Her dad sputtered and protested while she double-bagged some ice cubes and wrapped them in a dish towel.
Fifteen minutes later Eric finally convinced him to hobble out to his SUV. He settled Wayne on the back seat with his foot elevated, a pillow under his ballooning ankle and the makeshift ice bag on top of it.
An hour and fifty minutes later Wayne was wheeled in a chair into the examining area of Community General Hospital after telling Mindy to stay behind in the waiting room. A TV droned on in the cheerless tan-and-brown room, although no one among the day’s minor casualties was paying the slightest attention to it.
“We’ve got to break up,” Mindy said in an urgent whisper to Eric.
“Break up?” He laughed so loudly a health-care worker in a pink smock gave him the evil eye. “We can’t break up.”
“You know what I mean. Dad will expect you to stay by my side in this hour of crisis. I can’t ask you to hang around all day listening to his war stories.”
“Your father was in the military?”
“Accounting war stories. Tax payers versus the IRS. You’ll hate it.”
“I’m always willing to hear out an expert. Maybe I can pick up some good tax tips.”
He was teasing her. She was trying to let him off the hook, and he thought it was a joke.
“Please, Eric, I really appreciate what you’ve done…”
“Pretending you turn me on?” His teeth actually sparkled when he smiled like that.
“Be serious. This has gotten too complicated. Either I have to tell my father the truth, or we break up.”
“Here? Now?”
He looked across the room where a sallow-faced teenager was holding his arm over his chest. Beside him a gaunt woman with flamboyant hennaed hair quickly averted her eyes when Eric looked at her. Apparently she found them more entertaining than the talkie Sunday intellectuals on the tube.
“What do we do?” he asked. “Yell at each other, stage a fight? What’s my motivation in this scene?”
“I’ll just tell Dad it wasn’t working between us.”
“How will you get home from the hospital if I leave?”
“Cab,” she suggested listlessly. “Or I can call my friend, Laurie Davis. She’s not doing anything today.”
“I’ll take you and your dad home.”
“It really would be easier if we split up before Dad’s done here.”
“We’re not going to now. You dad is going home tomorrow. Let him leave happy. You’ll meet someone eventually. That’s the time to tell him it didn’t work out between us.”
“I don’t like taking advantage of you.

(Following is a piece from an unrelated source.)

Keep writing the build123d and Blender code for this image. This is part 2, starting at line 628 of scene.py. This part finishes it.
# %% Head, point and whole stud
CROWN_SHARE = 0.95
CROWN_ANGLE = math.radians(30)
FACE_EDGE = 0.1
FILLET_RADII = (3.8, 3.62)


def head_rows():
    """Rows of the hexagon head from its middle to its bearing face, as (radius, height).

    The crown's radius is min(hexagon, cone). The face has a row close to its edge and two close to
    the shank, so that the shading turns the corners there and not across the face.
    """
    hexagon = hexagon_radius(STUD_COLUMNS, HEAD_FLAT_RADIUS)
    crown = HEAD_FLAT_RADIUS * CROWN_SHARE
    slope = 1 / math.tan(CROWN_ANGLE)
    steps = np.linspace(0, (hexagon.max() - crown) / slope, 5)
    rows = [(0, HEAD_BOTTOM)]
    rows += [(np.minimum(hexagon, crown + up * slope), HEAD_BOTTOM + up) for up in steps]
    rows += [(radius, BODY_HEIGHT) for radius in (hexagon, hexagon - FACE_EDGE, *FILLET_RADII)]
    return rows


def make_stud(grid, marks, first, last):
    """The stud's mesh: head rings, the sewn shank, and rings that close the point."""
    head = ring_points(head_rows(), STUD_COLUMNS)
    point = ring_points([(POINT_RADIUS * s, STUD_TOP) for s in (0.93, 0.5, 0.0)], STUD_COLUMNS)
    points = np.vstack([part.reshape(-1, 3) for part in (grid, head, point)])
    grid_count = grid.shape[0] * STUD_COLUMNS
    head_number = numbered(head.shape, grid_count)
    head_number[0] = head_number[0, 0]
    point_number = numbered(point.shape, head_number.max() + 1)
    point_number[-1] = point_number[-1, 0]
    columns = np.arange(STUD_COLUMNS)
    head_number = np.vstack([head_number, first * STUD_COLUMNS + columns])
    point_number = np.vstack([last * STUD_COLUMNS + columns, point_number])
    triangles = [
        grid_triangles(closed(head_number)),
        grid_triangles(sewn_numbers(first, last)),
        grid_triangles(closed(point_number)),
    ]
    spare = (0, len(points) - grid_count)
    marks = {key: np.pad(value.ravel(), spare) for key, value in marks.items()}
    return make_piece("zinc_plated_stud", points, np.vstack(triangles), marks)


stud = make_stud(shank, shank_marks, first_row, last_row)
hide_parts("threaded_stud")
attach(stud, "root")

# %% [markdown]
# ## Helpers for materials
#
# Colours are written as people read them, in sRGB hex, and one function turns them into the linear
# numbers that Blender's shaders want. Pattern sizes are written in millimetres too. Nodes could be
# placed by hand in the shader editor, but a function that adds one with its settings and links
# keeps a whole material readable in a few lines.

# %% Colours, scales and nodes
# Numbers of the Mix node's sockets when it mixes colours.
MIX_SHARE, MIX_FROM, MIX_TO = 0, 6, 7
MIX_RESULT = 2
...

If Dad weren’t so darn pushy…”
“He is who he is.”
Easy for him to say, she thought glumly.
“He’ll expect you to stay for dinner,” she warned.
“Can you cook?”
“We brought home lots of leftovers from yesterday’s dinner.”

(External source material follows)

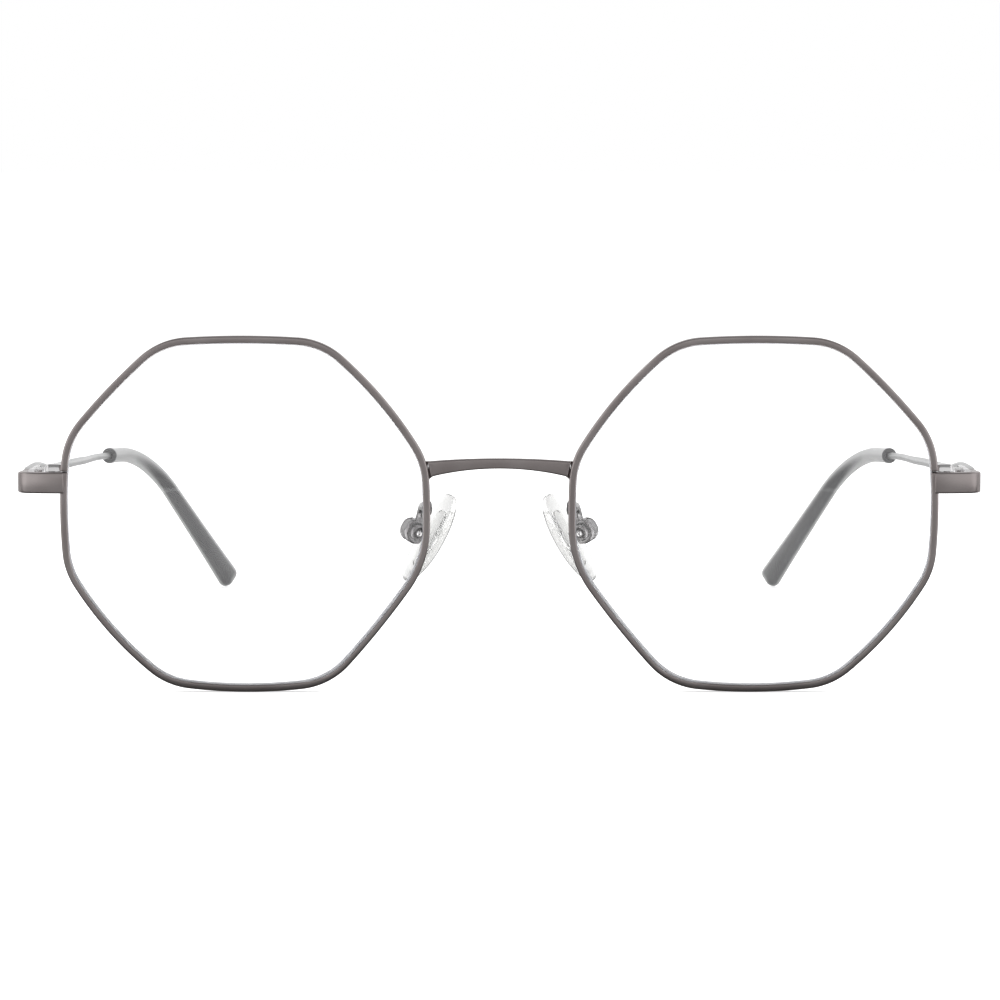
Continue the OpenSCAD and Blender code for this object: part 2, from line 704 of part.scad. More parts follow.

“How about ordering Chinese?”
“Dad won’t eat it. Might have MSG in it.”
“Mexican?”
“Too spicy.”
“Pizza? He does eat pizza, doesn’t he?”
“Thick crust with Canadian bacon and mushrooms. Green peppers give him heartburn.”

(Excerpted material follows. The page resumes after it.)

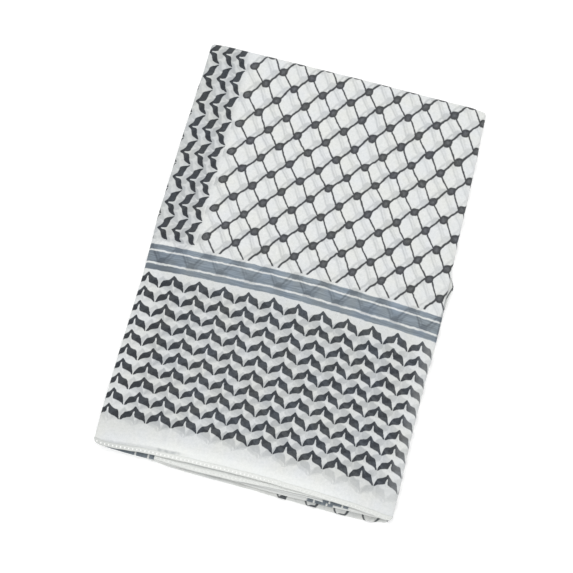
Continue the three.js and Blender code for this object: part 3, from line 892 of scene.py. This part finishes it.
topHem = makeHem("topHem", top, topHemShape, columns)
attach(topHem, "root")
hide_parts("top_hem")

stitches = {
    "pitch": 3.3,
    "uneven": 0.12,
    "long": 1.2,
    "wide": 0.75,
    "high": 0.32,
    "swing": 0.2,
    "across": 0.38,
    "sunk": 0.17,  # they sink into the cloth from the middle to the right
    "sunkBy": 40,
}


def makeStitches(name, panel, shape):
    bpy.ops.object.select_all(action="DESELECT")
    bpy.ops.mesh.primitive_uv_sphere_add(segments=8, ring_count=6, radius=1)
    one = bpy.context.object
    ball = [tuple(vertex.co) for vertex in one.data.vertices]
    ballFaces = [tuple(polygon.vertices) for polygon in one.data.polygons]
    bpy.data.objects.remove(one)
    points, faces = [], []
    x = shape["start"]
    while x < shape["end"]:
        swing = stitches["swing"] * noise.noise(Vector((x, 1.7, 5.0)))
        sunk = stitches["sunk"] * smooth(0, stitches["sunkBy"], x)
        depth = shape["stitchDepth"] + sunk - shape["lift"]
        cx, cy, cz = hemPoint(panel, x, stitches["across"], depth)
        base = len(points)
        for bx, by, bz in ball:
            points.append((
                cx + bx * stitches["wide"] + by * swing,
                cy + by * stitches["long"],
                cz + bz * stitches["high"],
            ))
        faces += [tuple(base + i for i in face) for face in ballFaces]
        uneven = stitches["uneven"] * noise.noise(Vector((x / 3, 8.1, 2.0)))
        x += stitches["pitch"] * (1 + uneven)
    return makeMesh(name, points, faces, [(p[0], p[1]) for p in points], sewingThread)


topStitches = makeStitches("topStitches", top, topHemShape)
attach(topStitches, "root")
print("top hem made")

under = {
    "layer": "under",
    "height": 8.8,
    "thick": 0.45,
    "inset": 2.9,
    "insetFar": 5.6,
    "rollSide": 0.6,
    "rollFar": 0.8,
    "dropFar": 0.8,
    "turnSide": 1.2,
    "turnFar": 1.2,
    "ridges": 0.0,
    "seed": 21.0,
    "step": 4.0,
    "rollSteps": 3,
    "drop": 0.2,
}

# the scarf's end shows on the layers below, so its stripes run lengthwise
endPrint = {
    "x": -18,
    "blank": -2.6,  # a white line of the print, between the net and the stripes
    "left": (-69.2, -22.6),  # where they start across the pack, and their last line
    "lower": (79.7, -25.6),
    "upper": (92.2, -25.6),
}


def stripesAt(x, part):
    start, last = endPrint[part]
    return min(max(x - start, last), endPrint["blank"])


def underSpot(x, y, point):
    return endPrint["x"] + y, stripesAt(point[0], "left")


underColumns, underRows = panelGrid(under)
underCloth = wall(
    "underCloth", underColumns, underRows,
    lambda x, y: panelPoint(under, x, y, under["drop"]),
    lambda x, y: panelPoint(under, x, y, under["thick"] + under["drop"]),
    underSpot, innerChiffon,
)
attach(underCloth, "root")
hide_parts("under_panel")

underHemShape = {"lift": 0.0, "thick": 0.9, "stitchDepth": 0.36, "start": -71.0, "end": 118}
underHemEnd = {"left": -73.0, "step": 2.0}
underHem = makeHem("underHem", under, underHemShape,
                   spacing(underHemEnd["left"], underColumns[-1], underHemEnd["step"], 0, 0, 1))
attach(underHem, "root")
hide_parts("under_hem")
underStitches = makeStitches("underStitches", under, underHemShape)
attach(underStitches, "root")
print("under layer made")

folds = {
    "corner": 6.0,
    "cornerSteps": 6,
    "step": 3.0,
    "wander": 0.35,  # how far the edges wander
    "wanderOver": (23, 27),
    "sidePower": 6,  # the higher, the closer the side wander keeps to the sides
    "taper": 1.15,
    "hub": (12, 17),  # where the faces of the flat ends meet
}


def planLoop(halfX, nearY, farY):
    points = []
    radius = folds["corner"]
    sides = [
        (halfX - radius, nearY + radius, -90, 0, 1, farY - nearY - 2 * radius),
        (halfX - radius, farY - radius, 0, -1, 0, 2 * (halfX - radius)),
        (-halfX + radius, farY - radius, 90, 0, -1, farY - nearY - 2 * radius),
        (-halfX + radius, nearY + radius, 180, 1, 0, 2 * (halfX - radius)),
    ]
    for cx, cy, turn, dx, dy, length in sides:
        for i in range(folds["cornerSteps"] + 1):
            angle = math.radians(turn + 90 * i / folds["cornerSteps"])
            points.append((cx + radius * math.cos(angle), cy + radius * math.sin(angle)))
        x, y = points[-1]
        count = round(2 * pack["halfLength" if dx == 0 else "halfWidth"] / folds["step"])
        for i in range(1, count):
            points.append((x + dx * length * i / count, y + dy * length * i / count))
    return points


# how each fold rounds off: share of its height, set-in
noseProfile = [(0.0, 1.5), (0.1, 0.7), (0.28, 0.16), (0.5, 0.0), (0.72, 0.16), (0.9, 0.7)]


def foldLoop(fold, layer, z, inset, slip):
    halfX = pack["halfWidth"] - fold["side"] - inset
    nearY = -pack["halfLength"] + inset
    farY = pack["halfLength"] - fold["far"] - inset
    loop = []
    wide, long = folds["wanderOver"]
    for x, y in planLoop(halfX, nearY, farY):
        planX, planY = toOutline(x, y, layer)
        wander = folds["wander"] * noise.noise(Vector((planX / wide, planY / long, z * 1.7)))
        away = (abs(x) / halfX) ** folds["sidePower"]
        planX += wander * math.copysign(away, x)
        planY += wander * (1 - away) * (1 if y < 0 else -1)
        if x > 0 and slip:
            past = planY - slip["along"]
            point = max(1 - abs(past) / slip["above" if past > 0 else "below"], 0)
            planX += slip["reach"] * point ** folds["taper"] * away
        loop.append((planX, planY, z))
    return loop


def makeStack(name, loops, spotAt, material):
    count = len(loops[0])
    points = [point for loop in loops for point in loop]
    faces = []
    for level in range(len(loops) - 1):
        for i in range(count):
            a, b = level * count + i, level * count + (i + 1) % count
            faces.append((a, b, b + count, a + count))
    last = (len(loops) - 1) * count
    hub = len(points)
    points += [(*folds["hub"], loops[0][0][2]), (*folds["hub"], loops[-1][0][2])]
    for i in range(count):
        following = (i + 1) % count
        faces.append((hub, following, i))
        faces.append((hub + 1, last + i, last + following))
    return makeMesh(name, points, faces, spotAt, material)


# the folds inside, from the lower up: their height, outline and set-in at the sides and far end
innerNoses = [
    {"layer": "lower", "high": 1.45, "side": 0.5, "far": 2.2},
    {"layer": "upper", "high": 1.45, "side": 1.0, "far": 3.0},
]
innerFold = {"base": 4.5, "topInsets": (1.3, 9.0), "printX": -20, "printY": 95}
# one fold has slipped out at the right; the print on it is drawn out sideways
slip = {
    "along": 23.5,
    "above": 12,
    "below": 26,
    "reach": 5.2,
    "printX": 22.25,
    "printY": 78.66,
    "printWithin": 40,
    "stretch": 2.2,
}
roundStretch = 1.3  # the cloth that rounds a fold is longer than the fold is high
nearSide = {"y": -165, "halfWidth": 121}


def onNearSide(centre):
    return centre[1] < nearSide["y"] and abs(centre[0]) < nearSide["halfWidth"]


def sideSpot(fold, x, y, z):
    # the net runs round the sides
    out = abs(x) - pack["halfWidth"]
    return y + fold["printX"], fold["printY"] + z * roundStretch + out


def innerSpot(point, centre):
    x, y, z = point
    upper = centre[2] > innerFold["base"] + innerNoses[0]["high"]
    if onNearSide(centre):
        part = "lower" if not upper else "left" if centre[0] < 0 else "upper"
        return endPrint["x"] + z * roundStretch, stripesAt(x, part)
    if upper and x > 0 and abs(y - slip["along"]) < slip["printWithin"]:
        return slip["printX"] + slip["stretch"] * (x - pack["halfWidth"]), slip["printY"] + y
    return sideSpot(innerFold, x, y, z)


loops = []
z = innerFold["base"]
for nose in innerNoses:
    for rise, inset in noseProfile:
        slipped = slip if nose["layer"] == "upper" and inset < 1 else None
        loops.append(foldLoop(nose, nose["layer"], z + rise * nose["high"], inset, slipped))
    z += nose["high"]
for inset in innerFold["topInsets"]:
    loops.append(foldLoop(innerNoses[-1], "upper", z, inset, None))
innerFolds = makeStack("innerFolds", loops, innerSpot, innerChiffon)
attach(innerFolds, "root")
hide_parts("inner_folds")
print("inner folds made")

bottom = {"side": 0.4, "far": 0.4, "high": 4.2, "topInset": 9.0, "printX": 10, "printY": 60}
# the net on its near edge: from where across, its place, and how it is drawn out and leans
bottomNet = {"from": 24, "x": -90.3, "stretch": 1.016, "y": 192.7, "lean": (0.045, 0.6, 1.05)}
bottomProfile = [
    (0.0, 1.5), (0.06, 0.9), (0.15, 0.45), (0.28, 0.12), (0.43, 0.0), (0.58, 0.12), (0.72, 0.42),
    (0.84, 0.85), (0.93, 1.35), (1.0, 2.1),
]


def bottomSpot(point, centre):
    # the lowest fold is plain on the left and shows the net on the right
    x, y, z = point
    if centre[2] < 0.01:  # the flat underside
        return x, y
    if not onNearSide(centre):
        return sideSpot(bottom, x, y, z)
    if centre[0] < bottomNet["from"]:
        return x, endPrint["blank"]
    lean = sum(part * share for part, share in zip(point, bottomNet["lean"]))
    return x * bottomNet["stretch"] + bottomNet["x"], bottomNet["y"] + lean


loops = [foldLoop(bottom, "bottom", share * bottom["high"], inset, None)
         for share, inset in bottomProfile]
loops.append(foldLoop(bottom, "bottom", bottom["high"], bottom["topInset"], None))
bottomFold = makeStack("bottomFold", loops, bottomSpot, innerChiffon)
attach(bottomFold, "root")
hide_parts("bottom_fold")
print("lowest fold made")

studio = {
    "floorSize": 6,
    "floorDrop": 0.0002,
    "floorColour": "#fcfcfc",
    "floorRoughness": 0.9,
    "floorGlow": 0.14,  # lit from below, as a white sweep often is
    "skyStrength": 0.86,
}
white = (1.0, 1.0, 1.0, 1.0)

bpy.ops.object.select_all(action="DESELECT")
bpy.ops.mesh.primitive_plane_add(size=studio["floorSize"], location=(0, 0, -studio["floorDrop"]))
floor = bpy.context.object
floor.name = "floor"
floorPaint = bpy.data.materials.new("studioFloor")
floorPaint.use_nodes = True
paper = floorPaint.node_tree.nodes["Principled BSDF"]
paper.inputs["Base Color"].default_value = linear(studio["floorColour"])
paper.inputs["Roughness"].default_value = studio["floorRoughness"]
paper.inputs["Emission Color"].default_value = white
paper.inputs["Emission Strength"].default_value = studio["floorGlow"]
floor.data.materials.append(floorPaint)

world = bpy.data.worlds.new("softWhite")
bpy.context.scene.world = world
world.use_nodes = True
sky = world.node_tree.nodes["Background"]
sky.inputs["Color"].default_value = white
sky.inputs["Strength"].default_value = studio["skyStrength"]

# name, place in metres, size, power in watts
lights = [
    ("keyLight", (-0.5, 0.7, 2.0), 1.8, 15.0),
    ("fillLight", (0.9, -0.9, 1.9), 1.8, 8.0),
]
for name, place, size, power in lights:
    lamp = bpy.data.lights.new(name, "AREA")
    lamp.size = size
    lamp.energy = power
    holder = bpy.data.objects.new(name, lamp)
    holder.location = place
    holder.rotation_euler = (-Vector(place)).to_track_quat("-Z", "Y").to_euler()
    bpy.context.collection.objects.link(holder)

shot = {
    "azimuth": 14.7248,
    "elevation": 77.0,
    "distance": 1.43393,
    "lens": 108.59,
    "aim": (-0.00642, -0.00885, 0.0),
}
camera = bpy.data.objects.new("camera", bpy.data.cameras.new("camera"))
bpy.context.collection.objects.link(camera)
azimuth, elevation = math.radians(shot["azimuth"]), math.radians(shot["elevation"])
away = Vector((
    math.cos(elevation) * math.sin(azimuth),
    -math.cos(elevation) * math.cos(azimuth),
    math.sin(elevation),
))
camera.location = Vector(shot["aim"]) + away * shot["distance"]
camera.rotation_euler = (-away).to_track_quat("-Z", "Y").to_euler()
camera.data.lens = shot["lens"]
camera.data.sensor_width = 36
camera.data.clip_start = 0.01
bpy.context.scene.camera = camera
bpy.context.scene.view_settings.view_transform = "Standard"
print("floor, light and camera made")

“Is he your real father?” he asked with a grin.
“So I’ve been led to believe. Fortunately he’s kind, generous, loyal, honest and all those other Boy Scout virtues except when he’s trying to run my life.”
“I sorta like him myself. Tell me he watches basketball.”
“He’s still mad at the Suns because they’re out of town this weekend.”
“Well, love,” he said, doing the worst English accent she’d ever heard, “I really don’t think there’s anything here we can’t bloody well handle.”